THE EXERCISE: Every line of the material is to be repeated exactly as it stands.

SUPPLIED DATA:
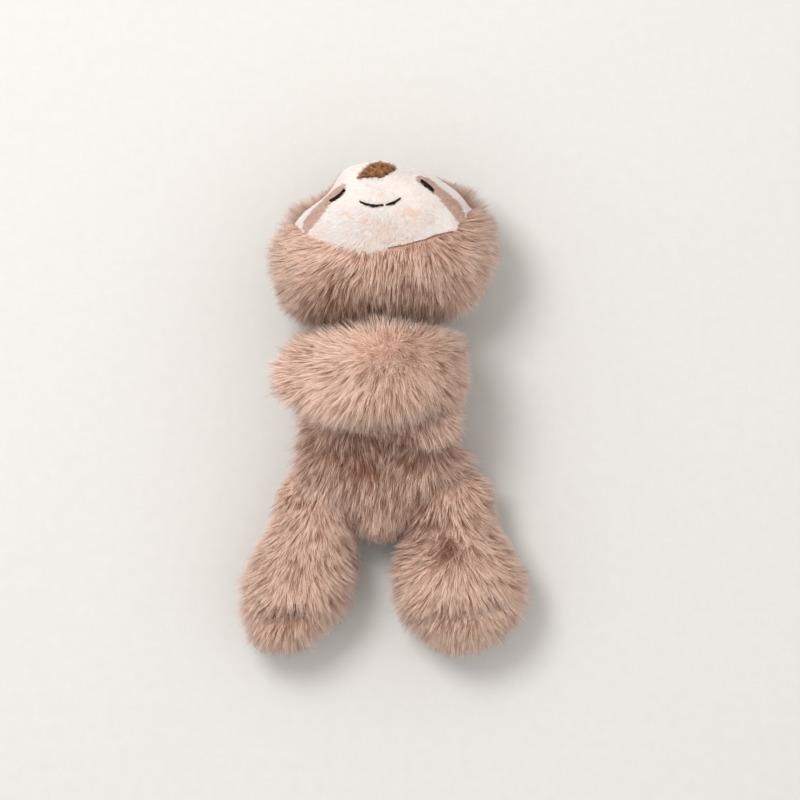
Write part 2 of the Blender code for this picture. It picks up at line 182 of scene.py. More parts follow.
# %% Studio: sheet, lamp and sky
def pale_sheet():
    shader = Shader("pale_studio_sheet")
    grain = shader.node("TexNoise", {}, {"Scale": 900.0, "Detail": 2.0})
    colour = grain.mix(linear(211, 208, 204), linear(217, 214, 210))
    bump = shader.node("Bump", {}, {"Strength": 0.05, "Distance": 0.0002, "Height": grain})
    return shader.finish({"Base Color": colour, "Roughness": 0.9, "Normal": bump})


sheet_half = 3.0
sheet_mesh = bpy.data.meshes.new("studio_sheet")
corners = [(x * sheet_half, y * sheet_half, 0) for x, y in ((-1, -1), (1, -1), (1, 1), (-1, 1))]
sheet_mesh.from_pydata(corners, [], [(0, 1, 2, 3)])
sheet = bpy.data.objects.new("studio_sheet", sheet_mesh)
sheet.data.materials.append(pale_sheet())
bpy.context.scene.collection.objects.link(sheet)

lamp_place = Vector((-0.52, 0.60, 1.50))
lamp_aim = Vector((0, 0.02, 0.04))
lamp_data = bpy.data.lights.new("window_lamp", "AREA")
lamp_data.shape = "SQUARE"
lamp_data.size = 0.6
lamp_data.energy = 16.5
lamp = bpy.data.objects.new("window_lamp", lamp_data)
lamp.location = lamp_place
lamp.rotation_euler = (lamp_aim - lamp_place).to_track_quat("-Z", "Y").to_euler()
bpy.context.scene.collection.objects.link(lamp)

sky = bpy.data.worlds.new("pale_sky")
bpy.context.scene.world = sky
sky.use_nodes = True
sky_inputs = sky.node_tree.nodes["Background"].inputs
sky_inputs["Color"].default_value = (1.0, 0.99, 0.98, 1.0)
sky_inputs["Strength"].default_value = 0.84
bpy.context.scene.view_settings.view_transform = "Standard"
print("lamp", round((lamp_place - lamp_aim).length, 2), "m from the toy")

# %% [markdown]
# Each hair of the pile reads two numbers from a map called OFBake: its own tone across, and the way
# from root to tip up. Roots are darker and tips are pale, as in the photograph where the fur parts.
# The second number also makes the root rougher than the tip.

# %% Pile materials
white = (1.0, 1.0, 1.0, 1.0)
tone_gain = 1.9
rougher_root = 0.6


def pile_material(name, root, middle, tip, dark, roughness):
    """Pile that runs from a root colour to a tip colour, and turns dark where its tone is low."""
    shader = Shader(name)
    place = shader.node("UVMap", {"uv_map": "OFBake"})
    tone = shader.node("SeparateXYZ", {}, {0: place}, 0)
    along = shader.node("SeparateXYZ", {}, {0: place}, 1)
    stops = [(0.0, root), (1.0, tip), (0.45, middle)]
    colour = shader.node("ValToRGB", {"stops": stops}, {0: along})
    # The dark colour comes in where tone is low: in random locks and hairs, and under spots of painted
    # shade. Spots of painted light raise the tone and pale the pile.
    tint = (tone * tone_gain).mix(dark, white)
    blend = {"data_type": "RGBA", "blend_type": "MULTIPLY"}
    varied = shader.node("Mix", blend, {0: 1.0, 6: colour, 7: tint}, 2)
    duller = (1 - roughness) * rougher_root
    rough = roughness + (1 - along) * duller
    return shader.finish(
        {
            "Base Color": varied,
            "Roughness": rough,
            "Specular IOR Level": 0.3,
            "Sheen Weight": 0.15,
            "Sheen Roughness": 0.5,
        }
    )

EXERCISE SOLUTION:
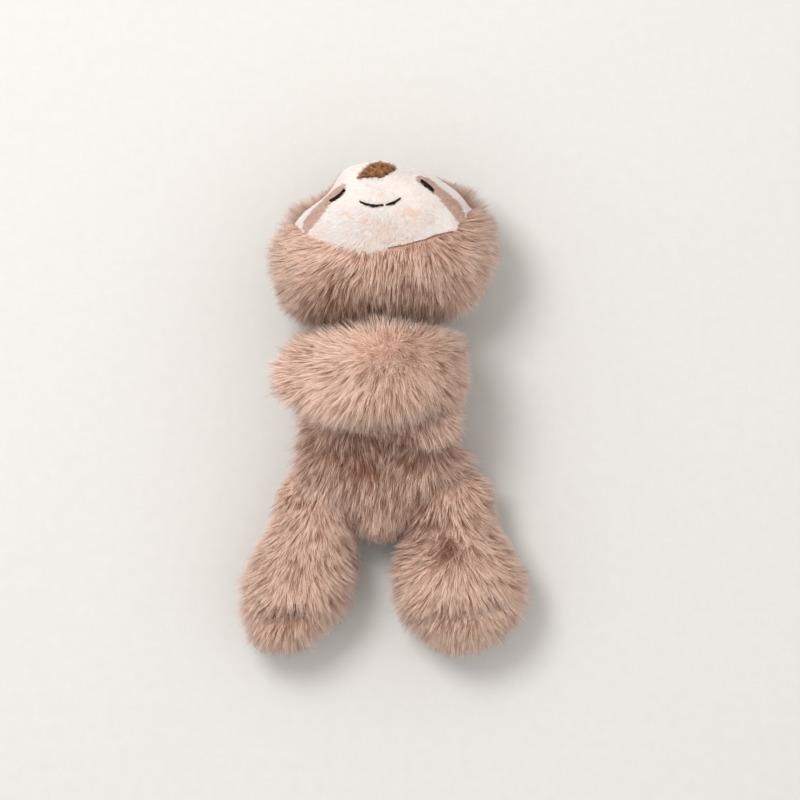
Write part 2 of the Blender code for this picture. It picks up at line 182 of scene.py. More parts follow.
# %% Studio: sheet, lamp and sky
def pale_sheet():
    shader = Shader("pale_studio_sheet")
    grain = shader.node("TexNoise", {}, {"Scale": 900.0, "Detail": 2.0})
    colour = grain.mix(linear(211, 208, 204), linear(217, 214, 210))
    bump = shader.node("Bump", {}, {"Strength": 0.05, "Distance": 0.0002, "Height": grain})
    return shader.finish({"Base Color": colour, "Roughness": 0.9, "Normal": bump})


sheet_half = 3.0
sheet_mesh = bpy.data.meshes.new("studio_sheet")
corners = [(x * sheet_half, y * sheet_half, 0) for x, y in ((-1, -1), (1, -1), (1, 1), (-1, 1))]
sheet_mesh.from_pydata(corners, [], [(0, 1, 2, 3)])
sheet = bpy.data.objects.new("studio_sheet", sheet_mesh)
sheet.data.materials.append(pale_sheet())
bpy.context.scene.collection.objects.link(sheet)

lamp_place = Vector((-0.52, 0.60, 1.50))
lamp_aim = Vector((0, 0.02, 0.04))
lamp_data = bpy.data.lights.new("window_lamp", "AREA")
lamp_data.shape = "SQUARE"
lamp_data.size = 0.6
lamp_data.energy = 16.5
lamp = bpy.data.objects.new("window_lamp", lamp_data)
lamp.location = lamp_place
lamp.rotation_euler = (lamp_aim - lamp_place).to_track_quat("-Z", "Y").to_euler()
bpy.context.scene.collection.objects.link(lamp)

sky = bpy.data.worlds.new("pale_sky")
bpy.context.scene.world = sky
sky.use_nodes = True
sky_inputs = sky.node_tree.nodes["Background"].inputs
sky_inputs["Color"].default_value = (1.0, 0.99, 0.98, 1.0)
sky_inputs["Strength"].default_value = 0.84
bpy.context.scene.view_settings.view_transform = "Standard"
print("lamp", round((lamp_place - lamp_aim).length, 2), "m from the toy")

# %% [markdown]
# Each hair of the pile reads two numbers from a map called OFBake: its own tone across, and the way
# from root to tip up. Roots are darker and tips are pale, as in the photograph where the fur parts.
# The second number also makes the root rougher than the tip.

# %% Pile materials
white = (1.0, 1.0, 1.0, 1.0)
tone_gain = 1.9
rougher_root = 0.6


def pile_material(name, root, middle, tip, dark, roughness):
    """Pile that runs from a root colour to a tip colour, and turns dark where its tone is low."""
    shader = Shader(name)
    place = shader.node("UVMap", {"uv_map": "OFBake"})
    tone = shader.node("SeparateXYZ", {}, {0: place}, 0)
    along = shader.node("SeparateXYZ", {}, {0: place}, 1)
    stops = [(0.0, root), (1.0, tip), (0.45, middle)]
    colour = shader.node("ValToRGB", {"stops": stops}, {0: along})
    # The dark colour comes in where tone is low: in random locks and hairs, and under spots of painted
    # shade. Spots of painted light raise the tone and pale the pile.
    tint = (tone * tone_gain).mix(dark, white)
    blend = {"data_type": "RGBA", "blend_type": "MULTIPLY"}
    varied = shader.node("Mix", blend, {0: 1.0, 6: colour, 7: tint}, 2)
    duller = (1 - roughness) * rougher_root
    rough = roughness + (1 - along) * duller
    return shader.finish(
        {
            "Base Color": varied,
            "Roughness": rough,
            "Specular IOR Level": 0.3,
            "Sheen Weight": 0.15,
            "Sheen Roughness": 0.5,
        }
    )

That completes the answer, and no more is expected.